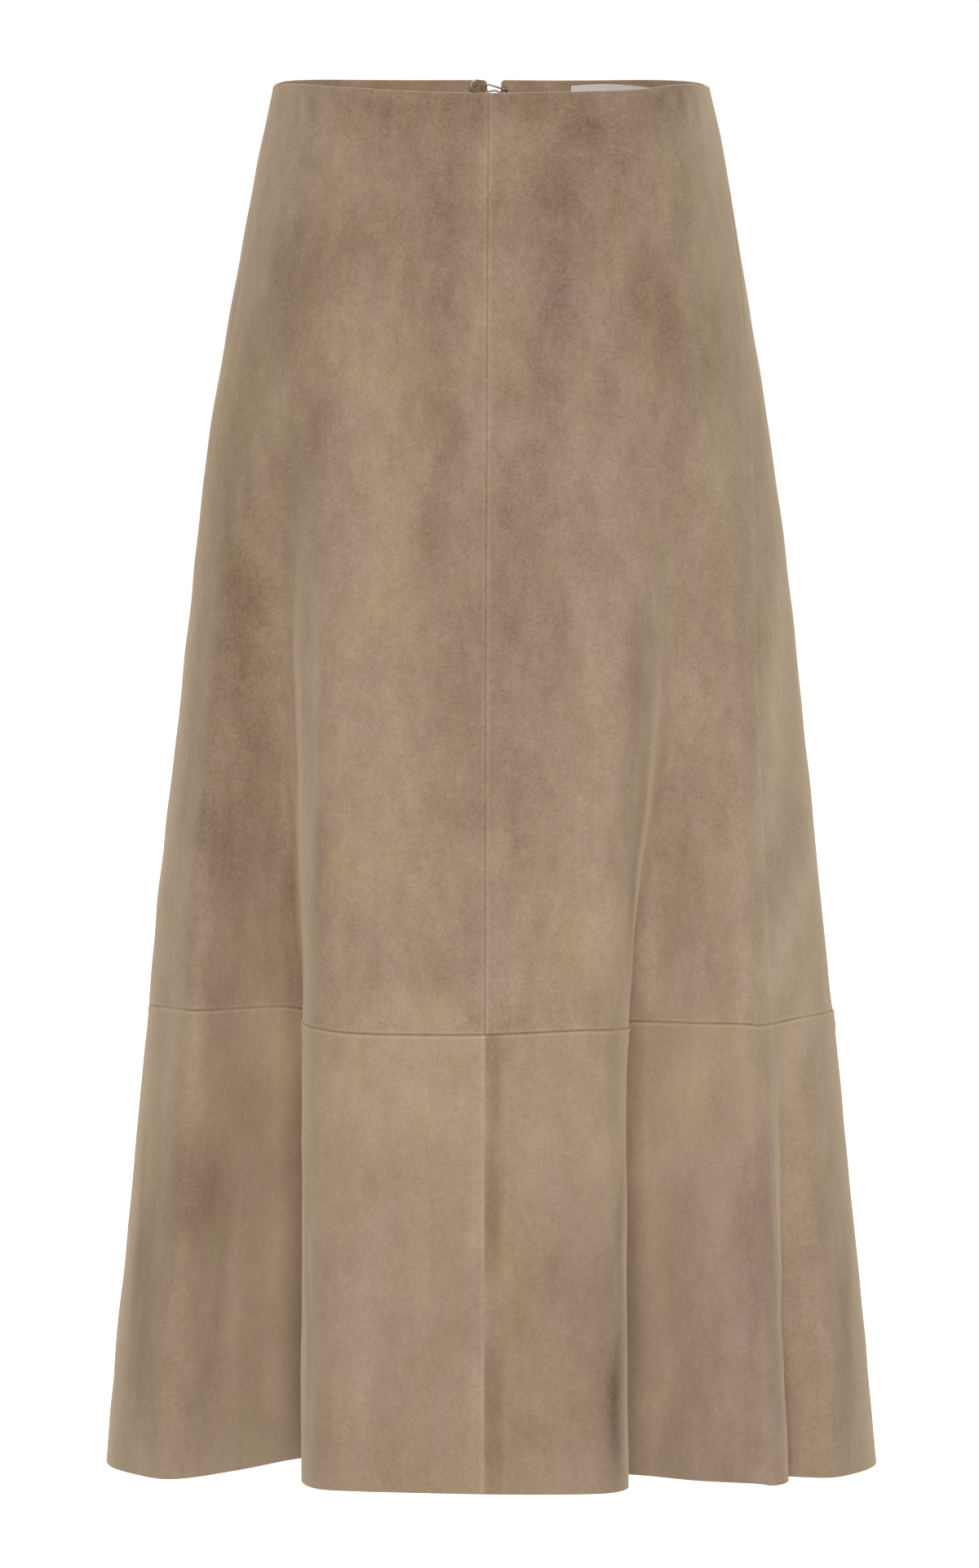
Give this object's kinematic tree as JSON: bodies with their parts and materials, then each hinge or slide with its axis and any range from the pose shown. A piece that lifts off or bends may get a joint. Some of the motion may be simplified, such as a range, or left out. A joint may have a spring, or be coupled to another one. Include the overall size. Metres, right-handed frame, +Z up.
{
  "type": "gored suede midi skirt",
  "caption": "Flared suede midi skirt of gored panels with a horizontal seam near the hem, deep soft folds, a back zip and a hook and bar at the waist.",
  "frame": {"origin": "middle of the waist opening, level with the waist edge at the sides", "axes": "+Z up along the skirt, the front faces -Y and the wearer's right side is at -X"},
  "size_m": [0.4635, 0.263, 0.8376],
  "materials": {
    "suede": "brushed suede, matt, taupe",
    "patch_suede": "brushed suede, matt, brown",
    "label_satin": "woven satin tape, blank, cream",
    "zip_tape": "woven tape, taupe",
    "zip_coil": "moulded polyester coil, taupe",
    "zip_metal": "stoved enamel on zinc, taupe",
    "hook_metal": "nickel-plated brass wire"
  },
  "bodies": {
    "skirt": {"front_upper_right": "suede", "front_upper_left": "suede", "front_lower_right": "suede", "front_lower_left": "suede", "back_upper_right": "suede", "back_upper_left": "suede", "back_lower_right": "suede", "back_lower_left": "suede", "label": "label_satin", "zip_tape_right": "zip_tape", "zip_tape_left": "zip_tape", "zip_chain": "zip_coil", "zip_slider": "zip_metal", "hook_base": "hook_metal", "hook_patch": "patch_suede", "hook": "hook_metal", "eye_bar": "hook_metal"},
    "zip_pull": {"zip_pull": "zip_metal"}
  },
  "joints": [
    {"name": "zip_pull_swing", "type": "hinge", "parent": "skirt", "child": "zip_pull", "pos_m": [0.00201, 0.09496, -0.00977], "axis": [1, 0.0068, -0.0034], "range_deg": [0, 150]}
  ]
}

• _To do_
How many of the listing's lines contain "materials"? Respond with a single number and nothing else.

• _The output_
2